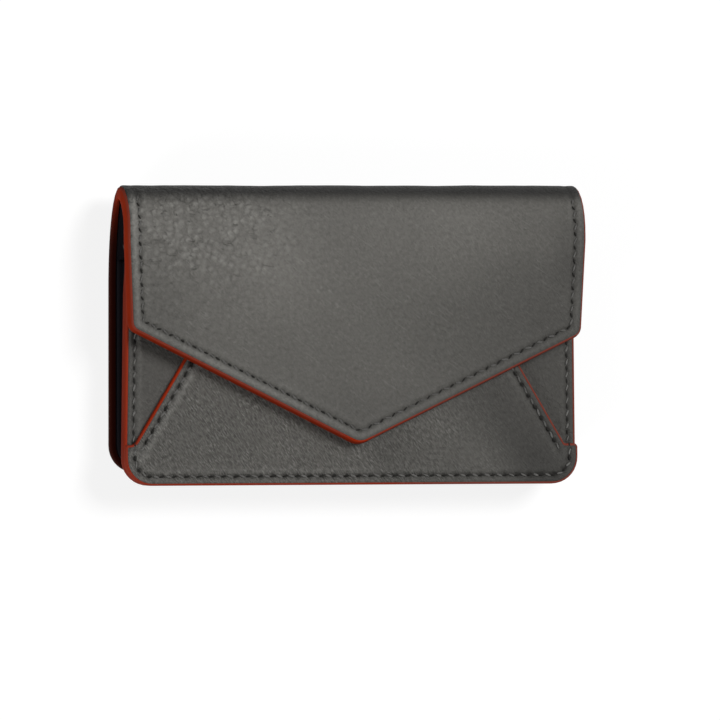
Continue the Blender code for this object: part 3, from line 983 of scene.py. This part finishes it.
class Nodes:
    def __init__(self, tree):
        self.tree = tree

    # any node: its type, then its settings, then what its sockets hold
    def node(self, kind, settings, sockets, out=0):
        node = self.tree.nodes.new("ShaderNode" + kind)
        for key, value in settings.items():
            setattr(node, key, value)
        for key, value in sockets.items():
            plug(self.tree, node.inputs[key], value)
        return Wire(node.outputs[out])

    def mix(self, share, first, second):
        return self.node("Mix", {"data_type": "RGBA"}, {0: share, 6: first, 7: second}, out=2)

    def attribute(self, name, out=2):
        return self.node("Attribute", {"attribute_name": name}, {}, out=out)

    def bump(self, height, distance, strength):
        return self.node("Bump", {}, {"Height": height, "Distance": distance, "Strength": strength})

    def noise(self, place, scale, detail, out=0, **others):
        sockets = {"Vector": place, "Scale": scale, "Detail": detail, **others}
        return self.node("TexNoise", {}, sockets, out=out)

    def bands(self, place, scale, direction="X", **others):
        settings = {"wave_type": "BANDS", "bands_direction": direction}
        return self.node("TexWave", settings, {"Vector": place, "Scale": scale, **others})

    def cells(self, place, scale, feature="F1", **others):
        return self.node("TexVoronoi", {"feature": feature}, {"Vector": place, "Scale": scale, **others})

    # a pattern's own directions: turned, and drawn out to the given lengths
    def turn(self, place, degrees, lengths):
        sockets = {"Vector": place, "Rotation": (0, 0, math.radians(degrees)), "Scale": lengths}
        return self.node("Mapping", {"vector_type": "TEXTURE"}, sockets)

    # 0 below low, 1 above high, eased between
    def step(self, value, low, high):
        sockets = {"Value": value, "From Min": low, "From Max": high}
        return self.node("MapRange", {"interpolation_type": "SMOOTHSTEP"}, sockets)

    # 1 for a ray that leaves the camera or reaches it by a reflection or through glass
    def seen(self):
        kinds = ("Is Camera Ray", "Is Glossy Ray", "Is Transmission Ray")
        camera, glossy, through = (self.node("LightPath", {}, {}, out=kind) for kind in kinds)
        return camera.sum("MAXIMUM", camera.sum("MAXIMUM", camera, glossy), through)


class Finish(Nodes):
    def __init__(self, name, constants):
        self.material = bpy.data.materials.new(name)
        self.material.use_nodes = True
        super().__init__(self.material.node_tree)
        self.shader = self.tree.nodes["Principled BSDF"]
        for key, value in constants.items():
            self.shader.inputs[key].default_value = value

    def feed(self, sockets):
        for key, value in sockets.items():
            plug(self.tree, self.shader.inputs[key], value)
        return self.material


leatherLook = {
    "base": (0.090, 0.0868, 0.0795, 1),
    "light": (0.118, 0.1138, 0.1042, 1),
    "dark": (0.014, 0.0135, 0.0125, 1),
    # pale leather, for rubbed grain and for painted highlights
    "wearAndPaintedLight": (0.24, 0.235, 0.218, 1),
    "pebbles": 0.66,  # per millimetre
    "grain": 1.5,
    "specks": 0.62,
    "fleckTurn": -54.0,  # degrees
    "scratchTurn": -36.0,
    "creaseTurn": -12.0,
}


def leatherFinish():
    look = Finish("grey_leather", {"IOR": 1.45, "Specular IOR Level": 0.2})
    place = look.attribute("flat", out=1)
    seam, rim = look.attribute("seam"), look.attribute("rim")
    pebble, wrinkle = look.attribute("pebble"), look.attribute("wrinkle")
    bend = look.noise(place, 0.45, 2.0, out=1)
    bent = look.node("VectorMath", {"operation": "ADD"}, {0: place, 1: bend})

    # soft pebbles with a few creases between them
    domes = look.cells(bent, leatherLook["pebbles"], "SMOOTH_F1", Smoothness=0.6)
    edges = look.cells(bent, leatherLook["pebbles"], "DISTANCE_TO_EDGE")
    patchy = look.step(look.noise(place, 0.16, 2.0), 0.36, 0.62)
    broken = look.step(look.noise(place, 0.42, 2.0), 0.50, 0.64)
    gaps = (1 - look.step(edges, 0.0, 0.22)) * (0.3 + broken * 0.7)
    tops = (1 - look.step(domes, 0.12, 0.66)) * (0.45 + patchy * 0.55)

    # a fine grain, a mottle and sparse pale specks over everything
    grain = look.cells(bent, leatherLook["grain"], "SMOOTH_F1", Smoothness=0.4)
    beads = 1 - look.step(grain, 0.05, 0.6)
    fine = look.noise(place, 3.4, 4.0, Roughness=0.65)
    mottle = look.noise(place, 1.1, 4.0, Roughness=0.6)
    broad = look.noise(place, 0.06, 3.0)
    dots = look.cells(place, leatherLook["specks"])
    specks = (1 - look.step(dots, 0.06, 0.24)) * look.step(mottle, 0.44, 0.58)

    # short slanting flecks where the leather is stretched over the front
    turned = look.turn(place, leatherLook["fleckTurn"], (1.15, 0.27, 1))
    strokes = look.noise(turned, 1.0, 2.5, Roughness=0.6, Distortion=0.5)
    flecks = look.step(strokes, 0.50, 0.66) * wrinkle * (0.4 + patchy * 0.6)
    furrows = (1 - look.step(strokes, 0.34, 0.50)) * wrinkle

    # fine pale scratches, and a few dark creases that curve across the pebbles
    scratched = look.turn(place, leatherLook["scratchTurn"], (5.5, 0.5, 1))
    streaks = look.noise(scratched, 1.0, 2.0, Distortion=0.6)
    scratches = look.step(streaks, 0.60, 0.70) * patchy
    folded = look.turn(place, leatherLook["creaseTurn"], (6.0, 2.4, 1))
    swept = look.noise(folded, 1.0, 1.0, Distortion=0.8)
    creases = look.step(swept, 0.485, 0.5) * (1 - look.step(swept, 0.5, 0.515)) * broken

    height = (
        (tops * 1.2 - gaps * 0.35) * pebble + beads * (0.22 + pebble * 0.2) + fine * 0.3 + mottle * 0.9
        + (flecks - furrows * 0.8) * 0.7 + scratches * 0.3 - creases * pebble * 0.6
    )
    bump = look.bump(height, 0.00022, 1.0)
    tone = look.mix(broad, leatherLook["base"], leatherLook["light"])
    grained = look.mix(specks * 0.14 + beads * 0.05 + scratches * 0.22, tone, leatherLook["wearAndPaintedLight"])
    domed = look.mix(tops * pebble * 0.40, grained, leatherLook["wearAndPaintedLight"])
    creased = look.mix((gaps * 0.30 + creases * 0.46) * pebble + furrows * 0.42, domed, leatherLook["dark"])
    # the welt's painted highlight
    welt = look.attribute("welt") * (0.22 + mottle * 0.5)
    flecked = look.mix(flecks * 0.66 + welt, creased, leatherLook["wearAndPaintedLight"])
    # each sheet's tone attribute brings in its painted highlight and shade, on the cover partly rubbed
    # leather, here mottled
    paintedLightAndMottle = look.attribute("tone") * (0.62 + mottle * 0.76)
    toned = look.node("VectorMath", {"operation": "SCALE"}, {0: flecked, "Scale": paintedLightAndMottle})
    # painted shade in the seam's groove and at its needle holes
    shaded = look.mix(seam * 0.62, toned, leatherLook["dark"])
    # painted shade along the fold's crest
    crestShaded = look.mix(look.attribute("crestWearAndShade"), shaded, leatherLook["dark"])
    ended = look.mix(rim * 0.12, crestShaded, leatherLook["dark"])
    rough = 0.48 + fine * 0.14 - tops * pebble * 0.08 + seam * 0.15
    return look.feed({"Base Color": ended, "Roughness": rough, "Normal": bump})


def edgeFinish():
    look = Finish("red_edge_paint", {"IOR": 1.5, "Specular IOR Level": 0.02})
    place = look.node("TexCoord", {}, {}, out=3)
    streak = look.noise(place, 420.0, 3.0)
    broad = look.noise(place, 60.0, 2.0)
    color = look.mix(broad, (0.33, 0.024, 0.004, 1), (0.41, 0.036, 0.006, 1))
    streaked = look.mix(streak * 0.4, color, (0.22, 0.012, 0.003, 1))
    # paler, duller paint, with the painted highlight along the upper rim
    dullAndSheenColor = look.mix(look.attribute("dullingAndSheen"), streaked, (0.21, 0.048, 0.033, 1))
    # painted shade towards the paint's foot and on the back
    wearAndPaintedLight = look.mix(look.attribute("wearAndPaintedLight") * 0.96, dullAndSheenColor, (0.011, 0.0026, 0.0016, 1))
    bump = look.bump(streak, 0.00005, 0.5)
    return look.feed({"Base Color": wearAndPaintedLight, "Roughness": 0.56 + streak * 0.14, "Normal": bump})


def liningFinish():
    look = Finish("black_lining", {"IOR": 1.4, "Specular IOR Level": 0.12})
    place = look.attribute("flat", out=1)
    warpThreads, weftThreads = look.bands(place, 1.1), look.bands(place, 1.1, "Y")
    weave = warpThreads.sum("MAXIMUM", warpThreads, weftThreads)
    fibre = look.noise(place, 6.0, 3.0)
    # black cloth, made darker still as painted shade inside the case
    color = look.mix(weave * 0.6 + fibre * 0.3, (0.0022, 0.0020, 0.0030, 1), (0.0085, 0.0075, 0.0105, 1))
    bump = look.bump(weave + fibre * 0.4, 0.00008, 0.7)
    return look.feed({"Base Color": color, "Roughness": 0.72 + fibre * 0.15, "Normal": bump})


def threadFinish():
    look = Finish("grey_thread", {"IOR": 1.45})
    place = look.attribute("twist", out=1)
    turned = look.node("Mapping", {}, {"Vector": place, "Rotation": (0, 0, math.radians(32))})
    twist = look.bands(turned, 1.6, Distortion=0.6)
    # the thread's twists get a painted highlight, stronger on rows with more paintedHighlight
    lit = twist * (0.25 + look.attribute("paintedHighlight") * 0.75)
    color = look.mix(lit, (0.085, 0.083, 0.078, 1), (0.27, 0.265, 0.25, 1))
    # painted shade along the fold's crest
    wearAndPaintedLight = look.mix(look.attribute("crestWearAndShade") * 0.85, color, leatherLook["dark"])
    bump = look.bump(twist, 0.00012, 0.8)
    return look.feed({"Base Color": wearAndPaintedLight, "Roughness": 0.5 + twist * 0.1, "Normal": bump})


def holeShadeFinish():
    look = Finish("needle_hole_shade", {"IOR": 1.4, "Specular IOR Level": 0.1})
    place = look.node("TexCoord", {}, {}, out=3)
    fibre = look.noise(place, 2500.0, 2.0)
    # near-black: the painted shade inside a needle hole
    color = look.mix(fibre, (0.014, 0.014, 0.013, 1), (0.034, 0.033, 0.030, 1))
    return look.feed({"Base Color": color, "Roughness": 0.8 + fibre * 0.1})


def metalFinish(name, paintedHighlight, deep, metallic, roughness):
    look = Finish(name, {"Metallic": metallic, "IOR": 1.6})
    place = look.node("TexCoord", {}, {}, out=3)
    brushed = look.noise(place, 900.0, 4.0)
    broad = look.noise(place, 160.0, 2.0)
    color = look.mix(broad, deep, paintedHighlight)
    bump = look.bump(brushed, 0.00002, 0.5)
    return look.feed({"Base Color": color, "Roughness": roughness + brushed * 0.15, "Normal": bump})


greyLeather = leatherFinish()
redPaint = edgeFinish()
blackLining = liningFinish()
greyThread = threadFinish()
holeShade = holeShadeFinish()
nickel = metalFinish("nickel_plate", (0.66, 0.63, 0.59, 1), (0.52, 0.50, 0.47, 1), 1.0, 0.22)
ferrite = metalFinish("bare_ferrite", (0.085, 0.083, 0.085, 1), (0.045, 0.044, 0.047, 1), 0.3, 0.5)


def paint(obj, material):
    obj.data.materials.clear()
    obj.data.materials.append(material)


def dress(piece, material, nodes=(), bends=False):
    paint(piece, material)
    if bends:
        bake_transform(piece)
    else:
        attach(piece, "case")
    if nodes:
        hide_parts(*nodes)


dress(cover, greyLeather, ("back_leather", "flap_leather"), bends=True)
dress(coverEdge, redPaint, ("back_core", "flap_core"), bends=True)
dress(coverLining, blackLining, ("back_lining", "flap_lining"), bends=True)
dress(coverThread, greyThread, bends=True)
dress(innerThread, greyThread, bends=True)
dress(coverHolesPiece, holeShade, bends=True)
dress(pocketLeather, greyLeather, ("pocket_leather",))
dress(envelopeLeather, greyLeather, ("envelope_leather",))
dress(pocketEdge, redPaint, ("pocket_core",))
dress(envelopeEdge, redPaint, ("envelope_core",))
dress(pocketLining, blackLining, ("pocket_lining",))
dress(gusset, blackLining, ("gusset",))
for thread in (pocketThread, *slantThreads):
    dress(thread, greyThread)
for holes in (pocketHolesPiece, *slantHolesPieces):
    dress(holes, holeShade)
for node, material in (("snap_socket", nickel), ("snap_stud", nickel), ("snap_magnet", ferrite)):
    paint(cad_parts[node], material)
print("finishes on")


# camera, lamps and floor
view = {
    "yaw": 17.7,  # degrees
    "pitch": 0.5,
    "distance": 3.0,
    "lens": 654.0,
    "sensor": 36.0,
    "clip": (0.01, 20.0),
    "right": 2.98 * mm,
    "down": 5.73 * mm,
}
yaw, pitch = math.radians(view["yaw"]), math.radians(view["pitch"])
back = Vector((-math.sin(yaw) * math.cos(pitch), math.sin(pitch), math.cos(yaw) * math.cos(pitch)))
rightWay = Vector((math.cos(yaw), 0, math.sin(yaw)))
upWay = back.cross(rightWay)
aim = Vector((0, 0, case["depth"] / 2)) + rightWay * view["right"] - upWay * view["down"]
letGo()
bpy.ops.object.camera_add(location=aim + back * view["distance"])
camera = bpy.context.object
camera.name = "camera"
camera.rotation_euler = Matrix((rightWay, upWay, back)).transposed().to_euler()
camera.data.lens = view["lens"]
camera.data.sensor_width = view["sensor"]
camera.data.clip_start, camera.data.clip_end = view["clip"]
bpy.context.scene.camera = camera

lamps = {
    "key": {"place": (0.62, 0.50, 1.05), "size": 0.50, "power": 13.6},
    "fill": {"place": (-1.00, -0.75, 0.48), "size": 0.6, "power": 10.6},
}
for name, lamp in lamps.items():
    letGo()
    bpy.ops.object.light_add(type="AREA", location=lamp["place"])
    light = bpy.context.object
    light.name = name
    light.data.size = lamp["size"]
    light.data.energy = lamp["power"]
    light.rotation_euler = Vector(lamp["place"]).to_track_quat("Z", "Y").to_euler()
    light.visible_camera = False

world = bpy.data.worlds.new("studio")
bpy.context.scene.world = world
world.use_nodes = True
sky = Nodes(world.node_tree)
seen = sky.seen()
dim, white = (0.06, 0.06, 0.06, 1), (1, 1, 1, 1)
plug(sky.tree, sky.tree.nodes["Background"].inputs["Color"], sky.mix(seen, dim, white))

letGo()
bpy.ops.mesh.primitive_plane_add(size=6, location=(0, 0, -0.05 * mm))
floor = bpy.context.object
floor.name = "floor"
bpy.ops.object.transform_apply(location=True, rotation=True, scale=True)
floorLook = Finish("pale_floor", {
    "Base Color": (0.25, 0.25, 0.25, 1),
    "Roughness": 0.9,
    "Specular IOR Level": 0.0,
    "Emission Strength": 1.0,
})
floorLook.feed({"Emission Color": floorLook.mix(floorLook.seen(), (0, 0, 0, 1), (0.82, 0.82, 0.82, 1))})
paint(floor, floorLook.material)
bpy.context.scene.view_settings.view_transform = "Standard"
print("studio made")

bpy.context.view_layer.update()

**Instructions to follow**
Print the listing above from its first line through the line with "self.tree = tree", and stop there.

**Response to this task**
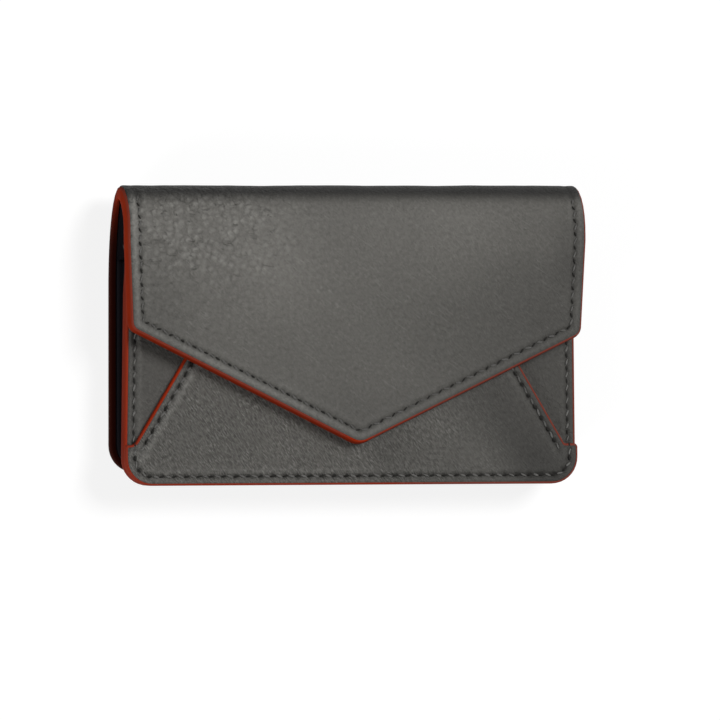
Continue the Blender code for this object: part 3, from line 983 of scene.py. This part finishes it.
class Nodes:
    def __init__(self, tree):
        self.tree = tree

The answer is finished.